In the past five years, the dramatic shift in social media vessels (read: the Internet) has created a new world of communication. Also drastically changed in the past five years: my own religious beliefs.
Yes people, this is the moment where I make a vague, yet compelling correlation between globalization and secularism based on my own life experience.
Having been raised by semi-religious parents on potatoes and guilt, I did not have much choice on whether I wanted to believe in a higher power.
Every Sunday, my family-minus-one-non-religious-dad would sit in glorious wooden pews. From these polished planks, which were uncomfortable in stereotypical Catholic fashion, we would listen to a 45-minute monotone lecture on how important faith was to getting into Heaven, and how most of us were probably going to Hell. All the while, I imagined endless possibilities beyond the physical and psychological walls of the church. It’s a pretty standard story and one I never tire of telling.
While I was sitting on oak benches being condemned for questioning the world around me, or “doubting” as it’s often called, a marvelous world awaited through a bubble-glass screen.
I was likely the last of my friends to board the MSN Messenger wagon — a complete noob, trying to navigate my way about the dank crevices of a 2002 World Wide Web on Windows 98. After mastering the basic concepts of online lingo and multiple conversations, I was ready for bigger and better things. At 14 years old, I created my own website on Piczo (which probably still exists today) and filled it with information, pictures and neon pink chat boxes.
I had stumbled onto a completely new dimension of interaction: leaving comments anonymously, reading anonymous/insulting comments by others and meeting my first “boyfriend” via surfing Piczo websites (sorry, Mom). It all had a subversive effect on my worldview: people had the ability to communicate their ideas without consequence.
The world was no longer wherever my feet could take me, parents could drive me or money could fly me. The truth was out there — and I was going to find it. I now know that there were others like me, searching heedlessly for the unknown, rummaging through virtual heaps of trash to find diamonds.
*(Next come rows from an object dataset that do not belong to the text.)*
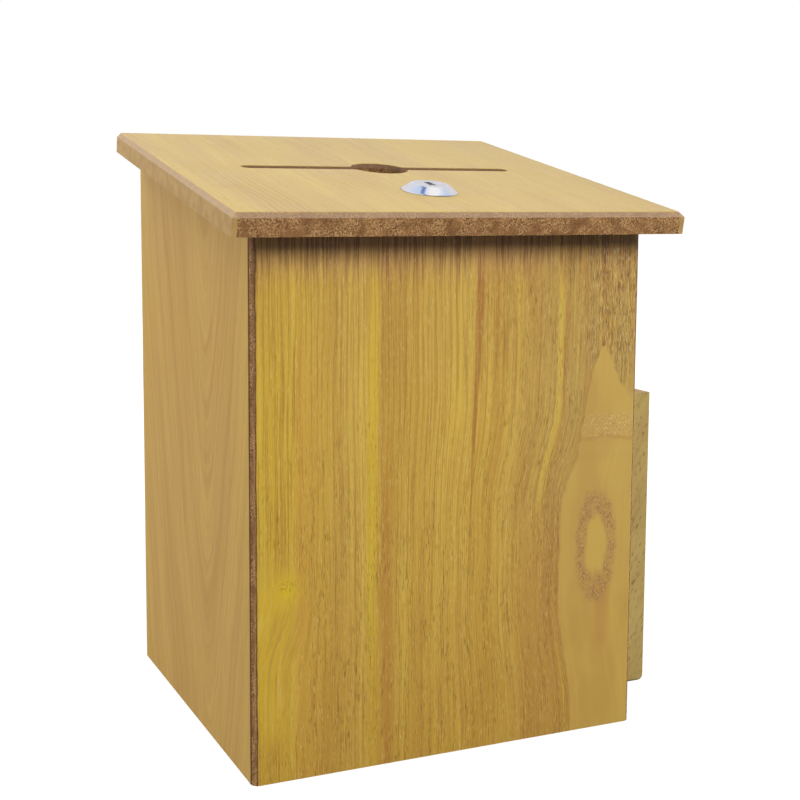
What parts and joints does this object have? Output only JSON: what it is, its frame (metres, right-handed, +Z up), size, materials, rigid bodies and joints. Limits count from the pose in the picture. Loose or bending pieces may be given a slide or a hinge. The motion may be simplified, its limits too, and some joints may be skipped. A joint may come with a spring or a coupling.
{
  "type": "locking drop box",
  "caption": "Small upright wooden drop box: sloping hinged lid with a long slot, finger hole and cam lock, and an open card pocket on its right side.",
  "frame": {"origin": "centre of the base, on the table", "axes": "+Z up, -Y out of the front, +X to the pocket side"},
  "size_m": [0.1972, 0.1833, 0.2525],
  "materials": {
    "front_veneer": "satin lacquered veneer on fibreboard",
    "side_veneer": "satin lacquered veneer on fibreboard",
    "lid_veneer": "satin lacquered veneer on fibreboard, bare bevelled edges",
    "pocket_veneer": "satin lacquered veneer on fibreboard",
    "fibreboard": "bare brown fibreboard",
    "lock_chrome": "polished plating",
    "plug_chrome": "polished plating",
    "zinc_plate": "zinc plated pressed steel",
    "zinc_screw": "zinc plated",
    "pin_steel": "drawn steel",
    "hinge_brass": "brass plated pressed steel",
    "brass_screw": "brass plated",
    "wafer_brass": "stamped brass"
  },
  "bodies": {
    "cabinet": {"front_wall": "front_veneer", "right_wall": "side_veneer", "back_wall": "side_veneer", "left_wall": "side_veneer", "bottom_panel": "fibreboard", "pocket_panel": "side_veneer", "pocket_front_strip": "pocket_veneer", "pocket_rear_strip": "pocket_veneer", "pocket_bottom_strip": "pocket_veneer", "pocket_screws": "zinc_screw", "hinge_left_wall_leaf": "hinge_brass", "hinge_left_pin": "pin_steel", "hinge_right_wall_leaf": "hinge_brass", "hinge_right_pin": "pin_steel", "hinge_wall_screws": "brass_screw", "lock_strike": "zinc_plate", "strike_screws": "zinc_screw"},
    "lid": {"lid_panel": "lid_veneer", "hinge_left_lid_leaf": "hinge_brass", "hinge_right_lid_leaf": "hinge_brass", "hinge_lid_screws": "brass_screw", "lock_body": "lock_chrome", "lock_washer": "zinc_plate", "lock_nut": "zinc_plate"},
    "lock_core": {"lock_plug": "plug_chrome", "lock_wafers": "wafer_brass", "lock_cam": "zinc_plate", "cam_washer": "zinc_plate", "cam_screw": "zinc_screw"}
  },
  "joints": [
    {"name": "lid_hinge", "type": "hinge", "parent": "cabinet", "child": "lid", "pos_m": [0, 0.0838, 0.24324], "axis": [-1, 0, 0], "range_deg": [0, 110]},
    {"name": "lock_turn", "type": "hinge", "parent": "lid", "child": "lock_core", "pos_m": [0, -0.05677, 0.22633], "axis": [0, -0.1896, 0.9819], "range_deg": [0, 90]}
  ]
}
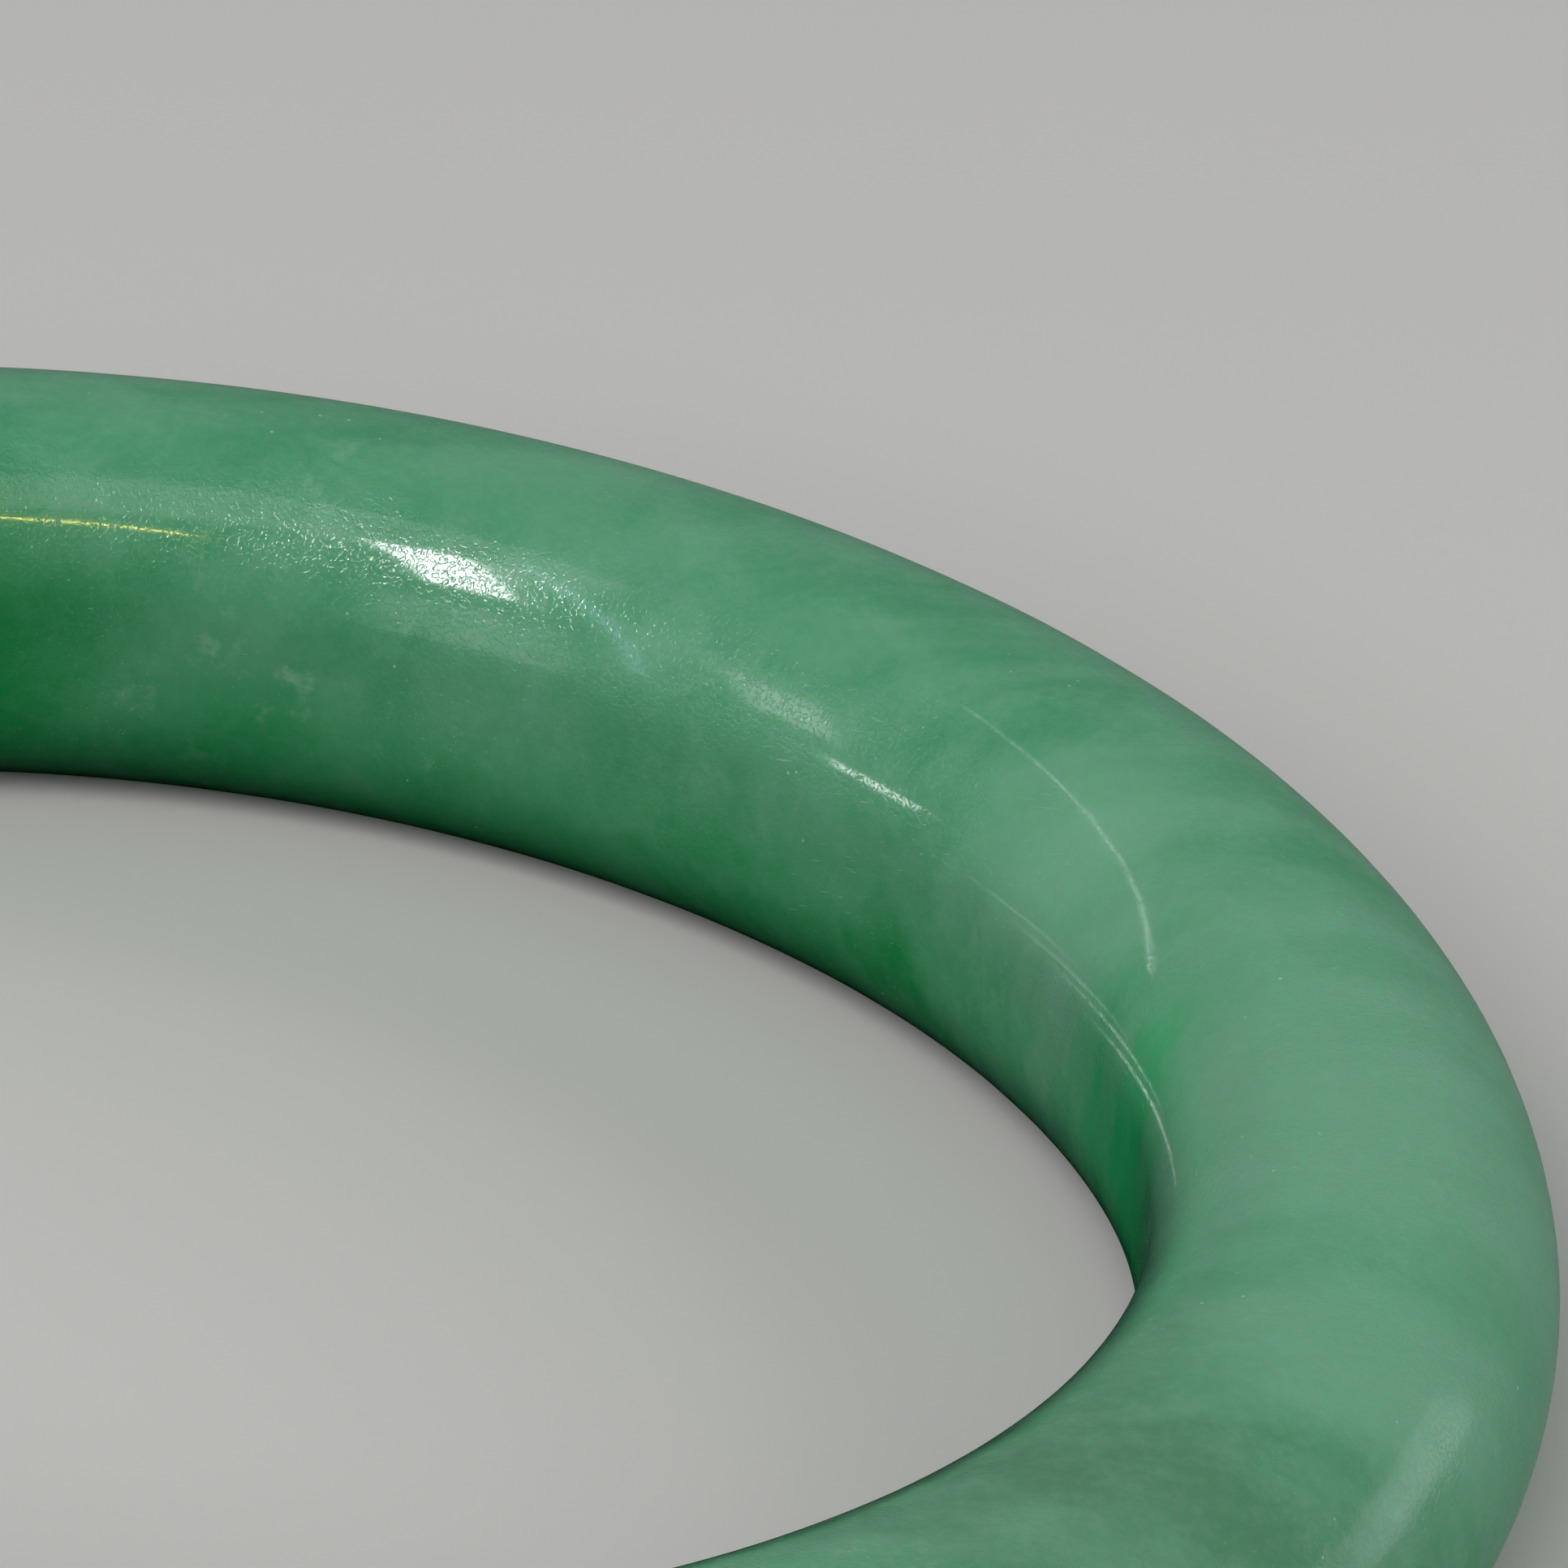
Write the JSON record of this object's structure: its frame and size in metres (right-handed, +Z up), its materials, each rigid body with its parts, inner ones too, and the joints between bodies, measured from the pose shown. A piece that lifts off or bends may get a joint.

Fast-forward through a few years of a vanity-ridden cesspool called Nexopia. By this time, I had graduated to Facebook: a website with that familiar narcissistic element of swaths of self portraits alongside the novelties of advertising personal beliefs, favourite music and drunken stories from the weekend.
Yet by 2009, I realized that Facebook was starting to take on multiple manifestations. It was no longer a straightforward and easy-to-navigate version of Nexopia. It had become a soapbox, a music player and, most importantly, a survey of what the public does and does not “like.”
During the 2011 federal election, partisan links posted by “friends” were often a catalyst for political debates in my news feed. It was amazing to see the outpouring of both joy and grief from different people while votes were being tallied. This whole phenomenon continues to astound me. I am fascinated by how interconnected our world has become — that ideas can be represented, argued and supported by merely clicking a link.
So, what does all of this have to do with religion, or in my case, a lack thereof? The interconnectedness the Internet has bestowed upon our generation has a great power to break down barriers — religion being one of them. Some might argue that being in university is the real catalyst in challenging deeply-held beliefs, but the Internet still plays a major role.
After all, the Internet has fundamentally changed the way in which we, as a body of students, communicate. Social networking has shattered previous barriers that once restricted so-called taboo topics like religion and politics to formal debates. Or rather, it has expanded borders to include more perspectives, faster rebuttals and a greater understanding of how diverse our world is.
In a sense, the Internet has reshaped my worldview to include multiple perspectives. It has even inspired me to pursue a major in Religion and Culture and to objectively attempt to answer the question of “why does so-and-so believe in [insert higher power, ideology or theory here]?”
I have no want or need to prove that one God is better than another, but rather a desire to understand why others believe in the first place.
Since high school, I have abandoned religion and all of the inner and outer conflicts it stirred within me. Being “non-religious” or “atheist” can be a label in itself, because as humans we need names for things, even the things that do not necessarily exist. Nonetheless, I try not to subscribe to or define myself using one word. If the Internet has taught me anything, it’s that I have a lot in common with people who do have religious beliefs.
The moral of the story here is that the Internet has played a large role in sculpting my approach to religion. Because I have been exposed to so many other perspectives, I don’t believe that I am so different from those who have faith.
For millenia, religions have erected walls between themselves and others, often distracting from our fundamental and shared humanity.
Web-based interactions, whether anonymous or not, reveal that we all go through similar emotions, while enjoying comfort and stability to some extent. I can’t help but feel that the distance between beliefs has become much smaller with the rise of this network our world increasingly relies on.